Renard also said the European states had sent only junior ministers.

They are not particularly convinced that this is a topic that justifies this type of gathering, but at the same time, they don’t want to antagonise the United States either. And therefore, this is the compromise they found.

In truth, of course, they should have sent no ministers at all rather than dignify the event.

Civilisational obsessives with guns

White House Deputy Chief of Staff, Stephen Miller — a less well-known but particularly vicious figure obsessed with fascistic civilisational narratives — said:

We must stay the course and be completely unflinching in the pursuit of justice against these enemies of civilisation. If the left is allowed to use the real or actual threat of violence to destabilise our institutions, then those institutions cannot and will not succeed.

Some of this is pure right-wing fantasia. Twentieth century fascism was in part a response to an actual organised left: mass democratic parties, strong trade unions, a sense of capitalist grievance over advances in rights for the maligned, oppressed and exploited. Fascism was, and is, an effort to put people back in what fascists believe is their rightful place and to reset capitalism.

The fact is that no left movement as broad or as powerful exists today. But the truth is fascistic hysteria, as we have seen with Trumpism and other examples, can and does move people — albeit via pure emotion, not fact.

And fascism is rising. Precisely where it is rising is significant as journalist Matt Kennard recently told the Canary.

We need to locate the United States as a centre of global fascism, as the centre of global war, and we need to work out how we can dismantle the US empire.

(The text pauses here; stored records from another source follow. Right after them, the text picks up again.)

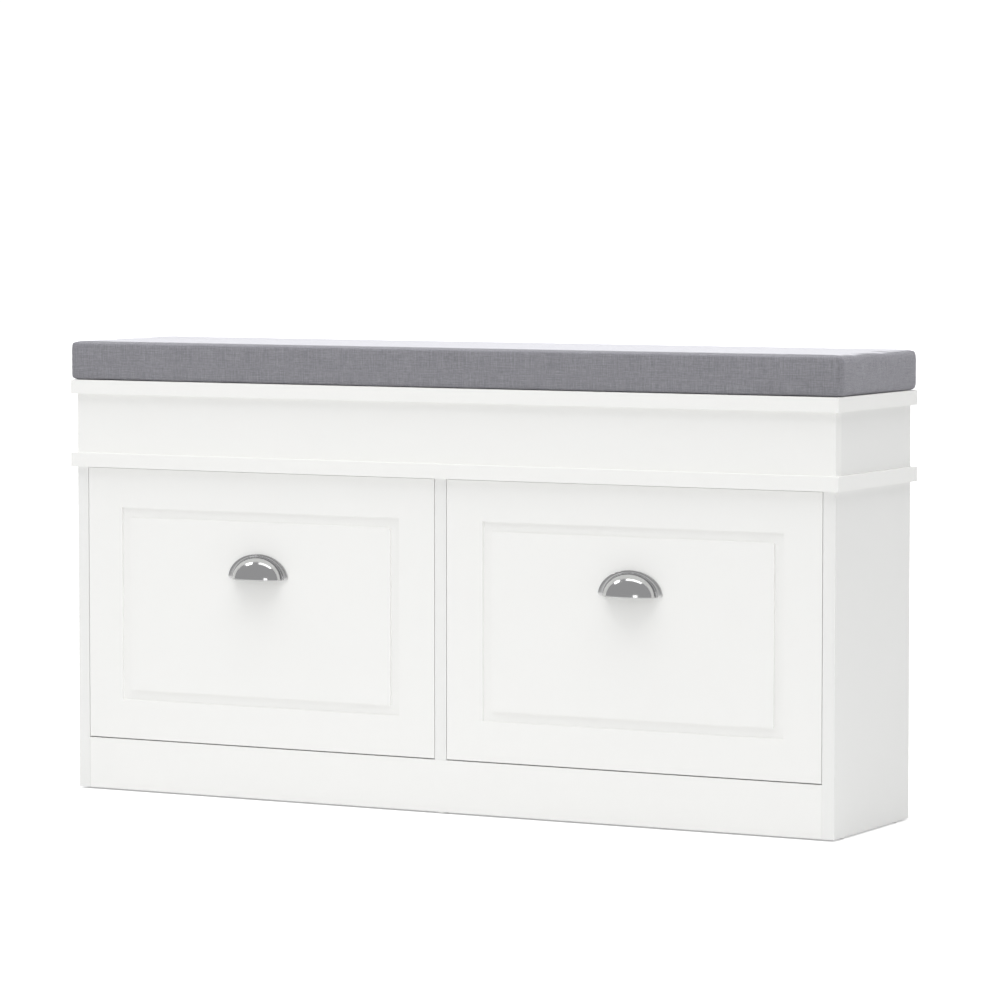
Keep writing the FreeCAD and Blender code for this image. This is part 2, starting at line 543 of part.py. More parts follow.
def bracket_master():
    """A steel angle: one leg on a cheek, the other on the flap's front."""
    body = new_body("bracket_master", listed=False)
    sketch = new_sketch(body, "XY_Plane")
    draw_loop(sketch, [("0", "0"), ("bracket_side", "0"), ("bracket_side", "bracket_thick"),
                       ("bracket_thick", "bracket_thick"), ("bracket_thick", "bracket_side"),
                       ("0", "bracket_side")])
    pad(body, sketch, "bracket_wide")
    doc.recompute()
    part = {"body": body, "low": ("0", "0", "0"), "size": ["bracket_side", "bracket_side", "bracket_wide"]}
    spot = ("bracket_hole", "bracket_hole", "bracket_wide / 2")
    drill(part, "front", [spot], "small_screw_radius + hole_slack", "bracket_thick")
    drill(part, "left", [spot], "small_screw_radius + hole_slack", "bracket_thick")
    return body


bracket = bracket_master()


def flap_front(side, low_x):
    """The flap's front board with its routed channel, pin holes and screw holes."""
    high_x = f"({low_x} + {BAY_WIDE} - 2 * side_gap)"
    part = board(f"{side}_flap_front", (low_x, FRONT, FRONT_LOW), (high_x, FRONT_BACK, FRONT_HIGH))
    wide, high = part["size"][0], part["size"][2]

    def channel(sketch, across):
        """A rectangular channel: one outline inside another."""
        far = "(channel_inset + channel_wide)"
        near = "channel_inset"
        draw_box(sketch, (near, near), (f"{wide} - {near}", f"{high} - {near}"))
        draw_box(sketch, (far, far), (f"{wide} - {far}", f"{high} - {far}"))
    cut_in(part, "front", "channel_deep", channel)
    for face in ("left", "right"):
        drill(part, face, [("0", PIVOT_Y, PIVOT_Z)], "pin_radius + press_slack", "pin_hold + hole_slack")
    return part


# The angle that the peg's own width takes up on its ring, and where the slot begins
SLOT_END = "(180 / pi * (peg_radius + peg_slack) / peg_ring)"
SLOT_START = f"(peg_angle - {SLOT_END})"


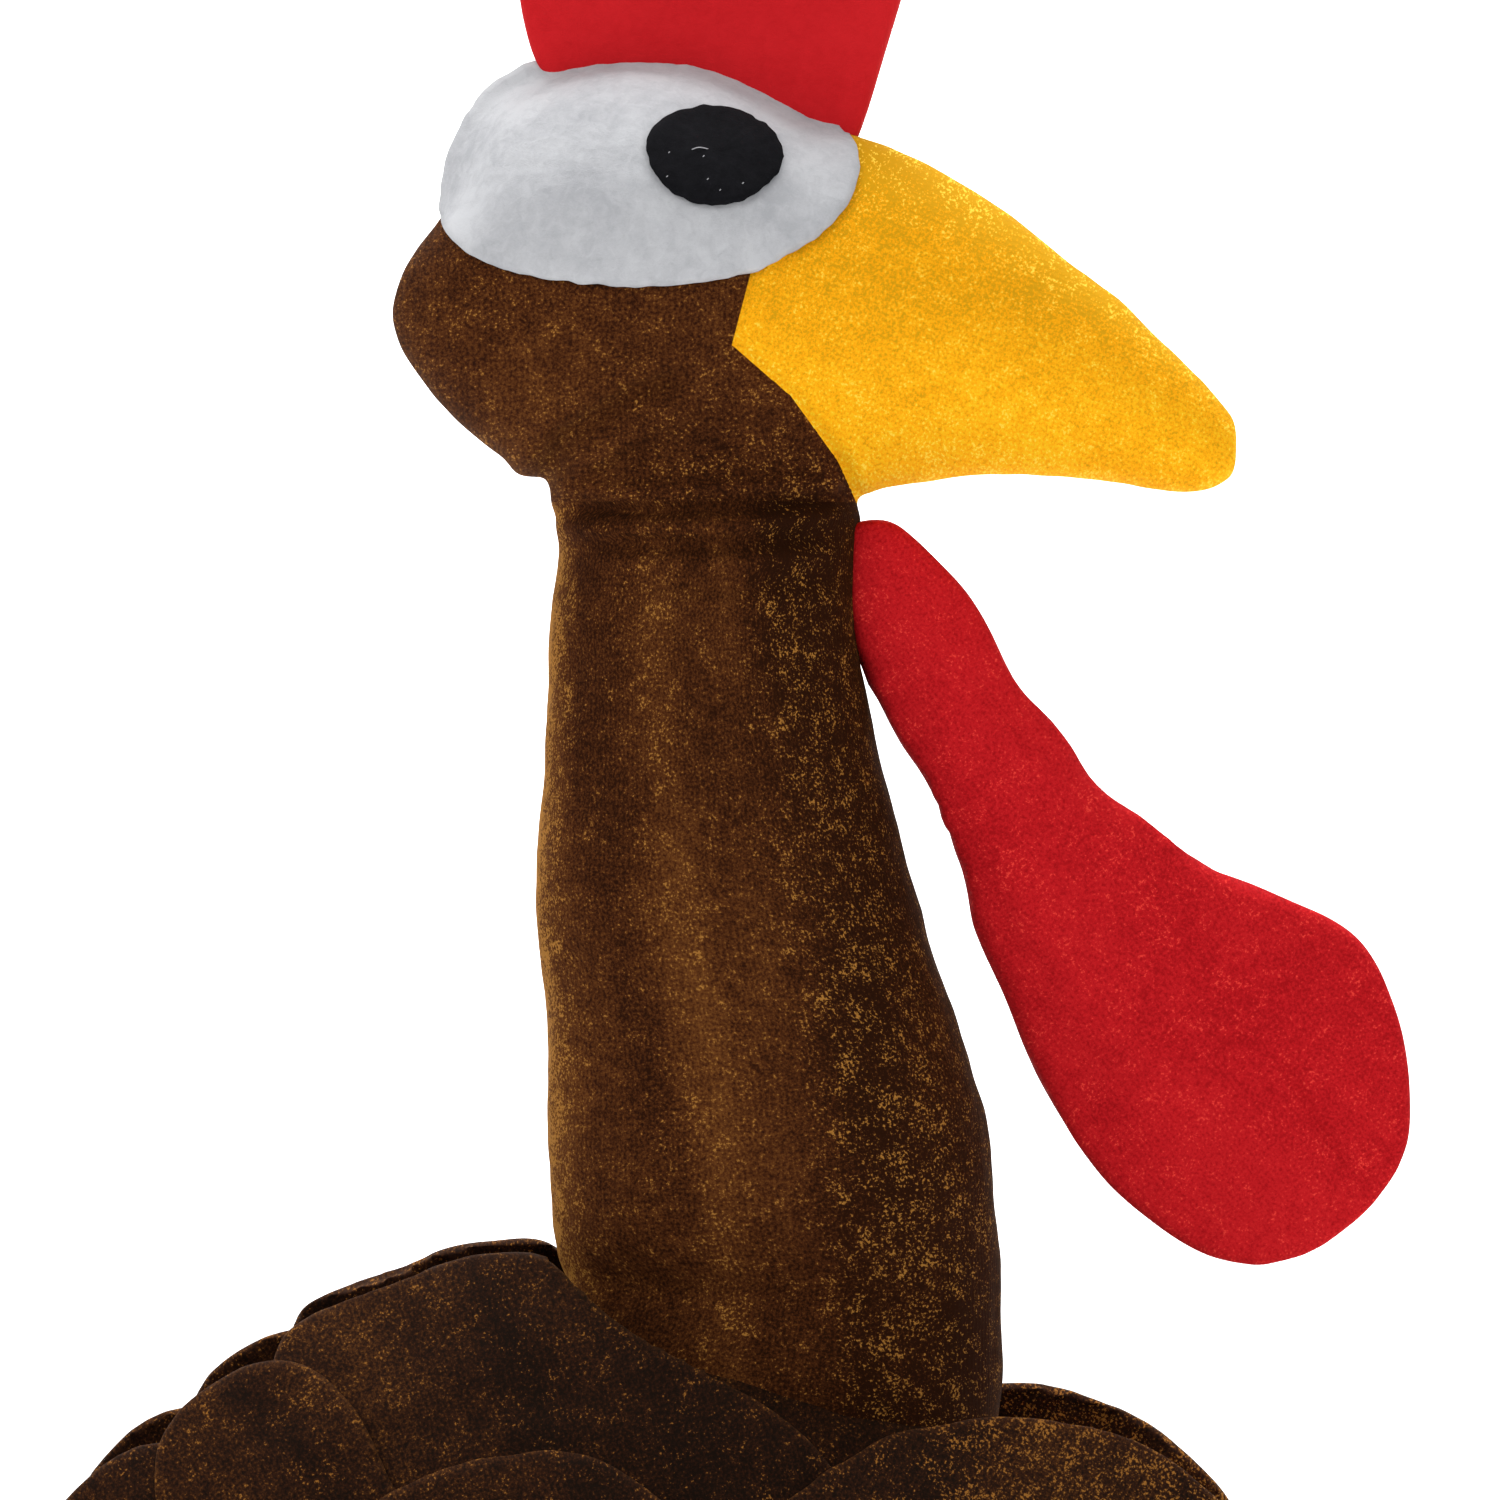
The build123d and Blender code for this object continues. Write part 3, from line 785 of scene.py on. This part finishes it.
def make_body():
    """The body's velour skin: an egg with a flat foot, pressed in round the neck."""
    low = Vector(map(min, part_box("body_cover_left")[0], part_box("body_cover_right")[0]))
    high = Vector(map(max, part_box("body_cover_left")[1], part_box("body_cover_right")[1]))
    cad = points(NODES["body_cover_left"])
    middle = Vector(((low.x + high.x) / 2, 0, cad[cad[:, 1].argmax(), 2]))
    radii = Vector(((high.x - low.x) / 2, high.y, high.z - middle.z + 0.6 * MM))
    columns, rows = 260, 170
    vertices, faces = [(middle.x, 0, middle.z + radii.z)], []
    for r in range(1, rows):
        polar = pi * r / rows
        for c in range(columns):
            turn = 2 * pi * c / columns
            z = middle.z + radii.z * cos(polar)
            vertices.append((middle.x + radii.x * sin(polar) * cos(turn),
                             radii.y * sin(polar) * sin(turn), max(z, 0.6 * MM)))
    vertices.append((middle.x, 0, 0.6 * MM))
    last = len(vertices) - 1
    for c in range(columns):
        following = (c + 1) % columns
        faces.append((0, 1 + c, 1 + following))
        for r in range(rows - 2):
            a, b = 1 + r * columns, 1 + (r + 1) * columns
            faces.append((a + c, b + c, b + following, a + following))
        bottom = 1 + (rows - 2) * columns
        faces.append((bottom + c, last, bottom + following))
    skin = from_lists("body_skin", vertices, faces)
    press_neck_in(skin)
    roughen(skin, 22 * MM, 1.2 * MM, 8)
    roughen(skin, 7 * MM, 0.35 * MM, 9)
    co = points(skin)
    co[:, 2] = np.maximum(co[:, 2], 0.4 * MM)
    set_points(skin, co)
    weave_flat(skin, 90, 0.1, -0.3)
    skin.data.shade_smooth()
    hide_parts("body_cover_left", "body_cover_right", "body_stuffing")
    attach(dress(skin, SHADED_PILE_BROWN), "body")

    panel = subdivide(relax(remesh(copy_nodes("base_cloth_panel", "base_panel"), 1.2 * MM), 1), 1)
    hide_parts("base_panel")
    co = points(panel)
    co[:, 2] = np.clip(co[:, 2], 0.02 * MM, None)
    set_points(panel, co)
    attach(dress(panel, BASE_CLOTH), "body")
    low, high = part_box("base_panel")

    bag = stuffed("pellet_bag", "ballast_bag", voxel=2.5 * MM)
    subdivide(bag)
    roughen(bag, 5 * MM, 0.5 * MM, 4)
    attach(dress(bag, BAG_CLOTH), "body")
    for name, _ in SIDES:
        node = name + "_wing_panel"
        lining = subdivide(relax(remesh(copy_nodes(node + "_skin", node), 1.2 * MM), 2))
        roughen(lining, 18 * MM, 0.5 * MM, 5)
        weave_flat(lining, 100)
        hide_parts(node)
        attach(dress(lining, SHADED_PILE_BROWN), name + "_wing")


NECK_VALLEY = 2.5 * MM              # how deep the neck's seam sinks into the body


def press_neck_in(skin):
    """A soft valley in the body round the foot of the neck."""
    x, _, z = JOINTS["neck_lean"]["pos_m"]
    co = points(skin)
    reach = np.hypot((co[:, 0] - x) / 1.06, co[:, 1] * 1.06)
    top = co[:, 2] > z - 50 * MM
    dip = np.exp(-((reach - 33 * MM) / (13 * MM)) ** 2) * NECK_VALLEY * top
    inside = (reach < 33 * MM) & top
    dip[inside] = NECK_VALLEY
    co[:, 2] -= dip
    set_points(skin, co)


def make_hard_parts():
    """New surfaces for the CAD parts that stay as they are."""
    for node, material in (("neck_wire", steel("wire_steel")),
                           ("base_board", hardboard("board")), ("stake_socket", SOCKET)):
        obj = NODES[node]
        obj.data.materials.clear()
        obj.data.materials.append(material)


STITCH_DOTS = [(10.6, 335.8), (11.3, 332.0), (4.7, 332.4), (5.0, 336.4), (17.0, 331.4),
               (13.3, 330.2)]       # where short stitches show, in the side view


def make_stitches():
    """The clear thread that tacks the pupils on: an arc and a few short stitches on each."""
    for name, side in SIDES:
        under = bpy.data.objects["pupil_felt_" + name]
        cast = BVHTree.FromObject(under, bpy.context.evaluated_depsgraph_get())
        lines = [[(8.2, 336.6), (9.2, 337.3), (10.6, 337.3), (11.9, 336.9)]]
        lines += [[(x - 0.3, z - 0.2), (x, z), (x + 0.25, z + 0.3)] for x, z in STITCH_DOTS]
        for number, line in enumerate(lines):
            curve = bpy.data.curves.new("thread", "CURVE")
            curve.dimensions = "3D"
            curve.bevel_depth = 0.09 * MM
            curve.bevel_resolution = 3
            spline = curve.splines.new("NURBS")
            spline.points.add(len(line) - 1)
            for i, (x, z) in enumerate(line):
                spot = Vector((x * MM, side * 0.2, z * MM))
                hit = cast.ray_cast(spot, Vector((0, -side, 0)))[0]
                lift = 0.35 * MM if 0 < i < len(line) - 1 else -0.4 * MM
                spline.points[i].co = (spot.x, hit.y + side * lift, spot.z, 1)
            spline.order_u = 3
            spline.use_endpoint_u = True
            shape = add_object("thread_curve", curve)
            graph = bpy.context.evaluated_depsgraph_get()
            mesh = bpy.data.meshes.new_from_object(shape.evaluated_get(graph))
            bpy.data.objects.remove(shape)
            thread = add_object(f"pupil_thread_{name}_{number + 1}", mesh)
            mesh.shade_smooth()
            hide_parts("pupil_stitches")
            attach(dress(thread, NYLON), "head")


# ---- studio ---------------------------------------------------------------------------------
VIEW_SIZE = 247.5 * MM              # side of the square that the camera sees at the bird
VIEW_MIDDLE = Vector((18.15 * MM, 0, 239.25 * MM))
CAMERA_RISE = 0.1                   # degrees above the horizon
LENS = 300.0                        # long, so that the far wing hides behind the near one
SKY_LIGHT = 0.45
PAPER_DARK, PAPER_PALE = (0.92, 0.92, 0.92, 1), (0.95, 0.95, 0.95, 1)


def make_camera():
    camera = bpy.data.cameras.new("camera")
    camera.lens = LENS
    camera.clip_start, camera.clip_end = 0.01, 50
    distance = VIEW_SIZE * LENS / camera.sensor_width
    direction = Vector((0, -cos(radians(CAMERA_RISE)), sin(radians(CAMERA_RISE))))
    obj = add_object("camera", camera)
    obj.location = VIEW_MIDDLE + direction * distance
    obj.rotation_euler = (-direction).to_track_quat("-Z", "Y").to_euler()
    bpy.context.scene.camera = obj


def make_light(name, place, size, power, target=VIEW_MIDDLE):
    """A square soft light of that side in metres and power in watts, aimed at the target."""
    light = bpy.data.lights.new(name, "AREA")
    light.size = size
    light.energy = power
    obj = add_object(name, light)
    obj.location = place
    obj.rotation_euler = (target - obj.location).to_track_quat("-Z", "Y").to_euler()


def make_studio():
    """A pale floor that curves up into a wall, with soft lights on the bird and on the wall."""
    reach, back, rise, rounding = 7.0, 6.0, 5.0, 1.2
    profile = [(-reach, 0.0), (back - rounding, 0.0)]
    for step in range(1, 13):
        turn = pi / 2 * step / 12
        profile.append((back - rounding + rounding * sin(turn), rounding * (1 - cos(turn))))
    profile.append((back, rise))
    vertices = [(x, y, z) for y, z in profile for x in (-reach, reach)]
    faces = [(2 * i, 2 * i + 1, 2 * i + 3, 2 * i + 2) for i in range(len(profile) - 1)]
    sweep = from_lists("studio_sweep", vertices, faces)
    sweep.data.shade_smooth()
    paper = Material("studio_paper")
    tooth = paper.noise(paper.object_place(), 300, 3)
    shade = paper.ramp(tooth, [(0.2, PAPER_DARK), (0.8, PAPER_PALE)])
    sweep.data.materials.append(paper.set(Base_Color=shade, Roughness=0.9))
    world = bpy.data.worlds.new("studio")
    bpy.context.scene.world = world
    world.use_nodes = True
    world.node_tree.nodes["Background"].inputs["Color"].default_value = (1, 1, 1, 1)
    world.node_tree.nodes["Background"].inputs["Strength"].default_value = SKY_LIGHT
    make_light("key", (-0.9, -1.3, 1.0), 0.9, 10)
    make_light("fill", (1.3, -1.1, 0.5), 1.2, 4.5)
    make_light("top", (0.1, 0.1, 1.7), 1.0, 3)
    make_light("backdrop_light", (0, 1.0, 2.2), 2.0, 120, Vector((0, 2.4, 0.3)))
    make_light("wall_light", (0, 4.0, 2.5), 2.0, 150, Vector((0, 6.0, 1.0)))
    bpy.context.scene.view_settings.view_transform = "Standard"


make_camera()
make_studio()
whole_skin = make_neck_and_head()
make_body()
make_eyes(whole_skin)
bpy.data.objects.remove(whole_skin)
make_stitches()
make_pads()
make_hard_parts()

Rubio’s summit is laughable in some ways, as is the rhetoric of the speakers and the cowardice of the nations who attended. But it is dangerous too.

The world is increasingly fractured by active and potential wars, atrocities and economic decline. In that environment, Trumpism has established a foothold, built an armoury with truly global reach, and is seeking to unite disparate forces into a new, disciplined axis of hate.